Un bon court-circuit à la philosophie, - pour aller plus vite en somme ou pour en s'en évader de temps à autre, - c'est la littérature et la poésie, considérées alors comme la transposition des grandes idées qui hantent la conscience et l'imagination, comme le monde extérieur recueilli au cœur du langage. Il ne s'agirait plus pour moi de remonter la chaine des énoncés, de déceler les forces et les fragilités d'un certain argumentaire philosophique, mais d'entrer en sympathie avec les créateurs, de ressentir la force de proposition de leurs images, d'emprunter les voies de leurs analogies, de les accompagner vers l'Idée. 

Cette seconde option pourrait passer par la lecture d'essais de critique littéraire (voir dans la liste d'ouvrages ceux de Bachelard, Poulet, et Richard). La lecture devrait ici  chercher à ressentir la transgression métaphysique par laquelle les écrivains s'arrachent à la fois au prosaïsme de l'existence et à la tyrannie de la matière et de la vérité scientifique.
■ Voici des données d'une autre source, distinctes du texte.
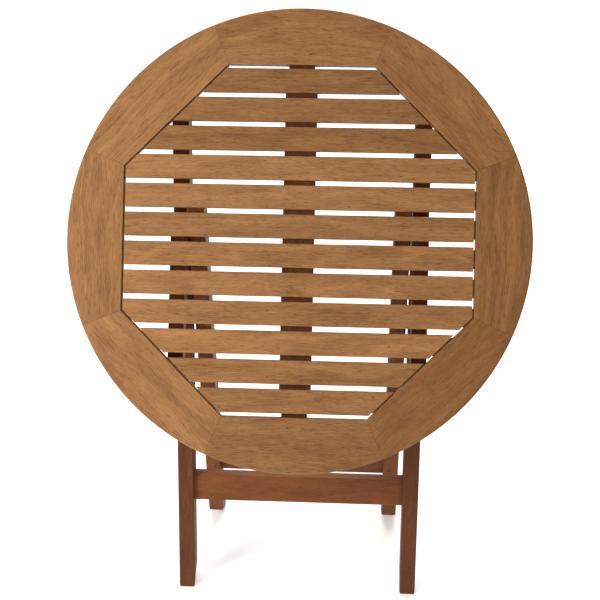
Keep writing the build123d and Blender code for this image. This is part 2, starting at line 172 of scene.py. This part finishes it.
def wood_figure():
    """Inputs: place in the board, and its surface direction. Outputs: colour, roughness, height."""
    tree = bpy.data.node_groups.new("wood figure", "ShaderNodeTree")
    face = tree.interface
    face.new_socket("Place", in_out="INPUT", socket_type="NodeSocketVector")
    face.new_socket("Facing", in_out="INPUT", socket_type="NodeSocketVector")
    face.new_socket("Pale wood", in_out="INPUT", socket_type="NodeSocketColor")
    face.new_socket("Dark wood", in_out="INPUT", socket_type="NodeSocketColor")
    face.new_socket("Colour", in_out="OUTPUT", socket_type="NodeSocketColor")
    face.new_socket("Roughness", in_out="OUTPUT", socket_type="NodeSocketFloat")
    face.new_socket("Height", in_out="OUTPUT", socket_type="NodeSocketFloat")
    given = tree.nodes.new("NodeGroupInput").outputs
    result = tree.nodes.new("NodeGroupOutput").inputs

    # Growth rings: distance from the heart of the trunk, bent by slow waves along the board.
    wave = add_node(tree, "ShaderNodeTexNoise",
                    {"Vector": scaled(tree, given["Place"], *WAVE_SCALE),
                     "Scale": 1.0, "Detail": 2.0})
    bend = add_node(tree, "ShaderNodeVectorMath", {0: wave.outputs["Color"], 1: (0, 0.030, 0.030)},
                    operation="MULTIPLY").outputs[0]
    bent = add_node(tree, "ShaderNodeVectorMath", {0: given["Place"], 1: bend}).outputs[0]
    flat = add_node(tree, "ShaderNodeVectorMath", {0: bent, 1: (0, 1, 1)},
                    operation="MULTIPLY").outputs[0]
    from_heart = add_node(tree, "ShaderNodeVectorMath", {0: flat},
                          operation="LENGTH").outputs["Value"]
    ring = add_node(tree, "ShaderNodeTexNoise",
                    {"W": maths(tree, "MULTIPLY", from_heart, RINGS_PER_METRE),
                     "Scale": 1.0, "Detail": 2.5, "Roughness": 0.6},
                    noise_dimensions="1D").outputs["Fac"]

    # Fibre streaks, pores and slow clouds of tone.
    streak = noise(tree, scaled(tree, bent, *STREAK_SCALE), detail=4.0, roughness=0.72)
    cloud = noise(tree, scaled(tree, bent, *CLOUD_SCALE), detail=3.0, roughness=0.6)
    pore = noise(tree, scaled(tree, given["Place"], *PORE_SCALE), detail=1.0)
    pore = ramp(tree, pore, 0.585, 0.70)

    tone = weighed(tree, ((ring, 0.75), (streak, 1.35), (cloud, 0.80)), 0.52)
    colour = mix_colour(tree, tone, given["Dark wood"], given["Pale wood"])
    colour = mix_colour(tree, maths(tree, "MULTIPLY", pore, 0.55), colour, (0.040, 0.015, 0.006, 1))

    # End grain drinks more oil, so it is darker and duller.
    grain_way = add_node(tree, "ShaderNodeSeparateXYZ", {0: given["Facing"]}).outputs["X"]
    end = ramp(tree, maths(tree, "ABSOLUTE", grain_way), 0.55, 0.85)
    colour = mix_colour(tree, maths(tree, "MULTIPLY", end, 0.45), colour, (0.09, 0.040, 0.018, 1))

    # Handling rubs the sharp edges pale.
    true_way = add_node(tree, "ShaderNodeNewGeometry").outputs["Normal"]
    soft_way = add_node(tree, "ShaderNodeBevel", {"Radius": 0.0016}, samples=4).outputs["Normal"]
    same = add_node(tree, "ShaderNodeVectorMath", {0: true_way, 1: soft_way},
                    operation="DOT_PRODUCT").outputs["Value"]
    worn = maths(tree, "MULTIPLY", ramp(tree, same, 0.99, 0.80), streak)
    colour = mix_colour(tree, maths(tree, "MULTIPLY", worn, 0.45), colour, given["Pale wood"])

    rough = maths(tree, "ADD", maths(tree, "MULTIPLY", streak, 0.22), 0.44)
    rough = maths(tree, "ADD", rough, maths(tree, "MULTIPLY", end, 0.15))
    height = maths(tree, "SUBTRACT", maths(tree, "MULTIPLY", streak, 0.5), pore)
    tree.links.new(colour, result["Colour"])
    tree.links.new(rough, result["Roughness"])
    tree.links.new(height, result["Height"])
    return tree


WOOD_FIGURE = wood_figure()
print("the wood figure has", len(WOOD_FIGURE.nodes), "nodes")

# %% [markdown]
# ## One material for each board
# Boards that lie side by side in a shop come from different trees, so each gets its own place in
# the trunk and a slightly different tone; on the rim and the frames this tone also holds painted
# shade. A Mapping node turns the pattern so that the
# grain runs along the board, and it moves the board away from the heart of the trunk. The shader
# itself stays the same from board to board: a dull oiled surface with a little gloss.

# %% Wood for one board
tones = random.Random(7)
HEART_DEPTH = (0.050, 0.110)
HEART_SIDE = 0.030


def tinted(colour, factor, red=1.0):
    """The same wood, lighter or darker, and a little redder if red is above 1."""
    return (colour[0] * factor * red, colour[1] * factor, colour[2] * factor / red, 1)


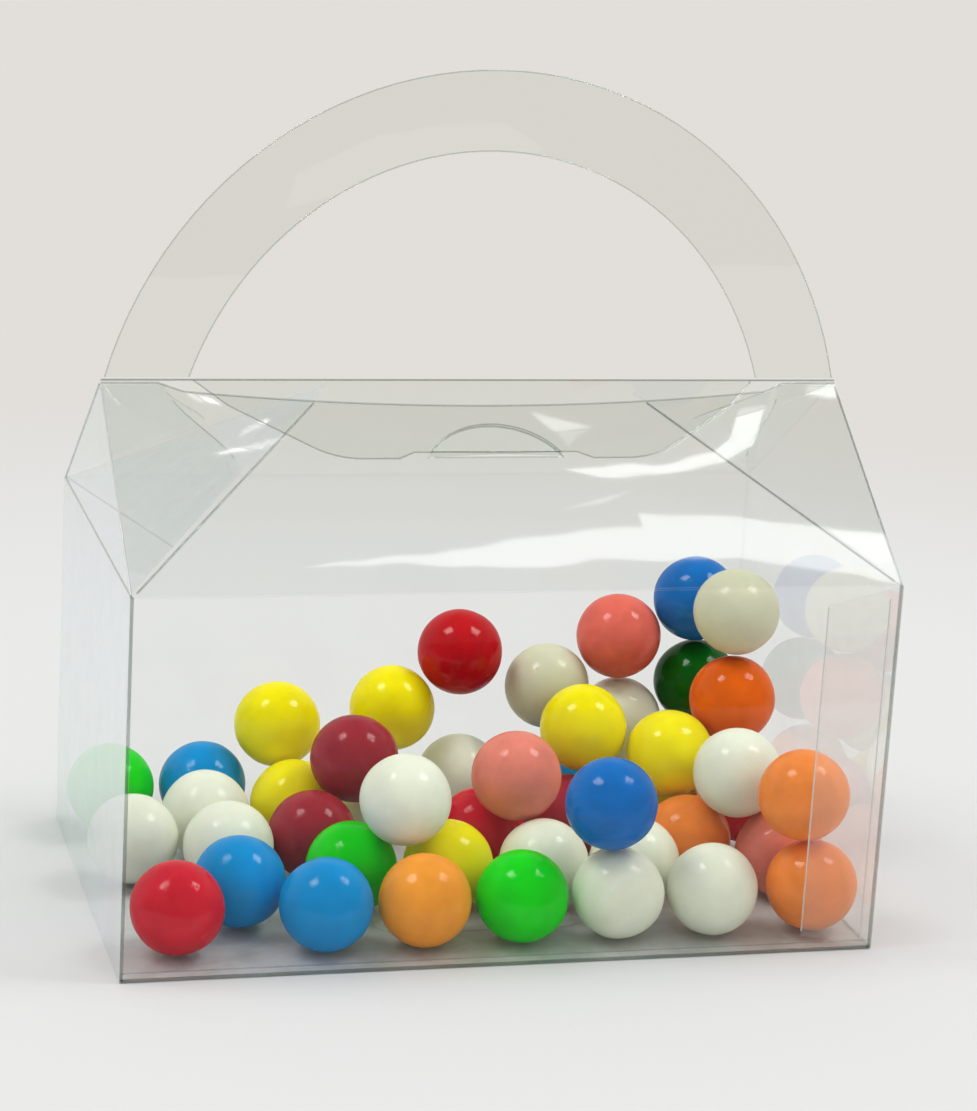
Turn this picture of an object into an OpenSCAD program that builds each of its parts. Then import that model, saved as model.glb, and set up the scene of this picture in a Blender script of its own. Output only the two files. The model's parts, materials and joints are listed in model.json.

Par ailleurs la structure du blog en quatre thèmes "existentiels" resterait à l'ordre du jour, même si je m'y rattache de manière souple et non dogmatique.

Une autre lecture intéressante consisterait à identifier et analyser les signes cette structure quadri-thématique (Cosmologie intime, Percepts, Autrui, Existence philosophique) dans :

- dans de grandes œuvres poétiques: Guérin, Rimbaud, Whitmann, Pessoa, romantiques anglais et germaniques;

- dans des romans, tels que la Recherche de Proust, L'Homme sans qualités de Musil, La Montagne magique de Mann, le Quatuor d'Alexandrie de Durrell.

- chez des ecrivains de prédilection dont toute l'oeuvre m'intéresse sans doute à cause d'une affinité intime : Giono, Gracq, Jouhandeau, en tête.

Une lecture transversale de ces romans, centrée sur les thèmes personnels, aurait en outre l'intérêt de susciter l'écriture intime. Mais il faudra faire des choix.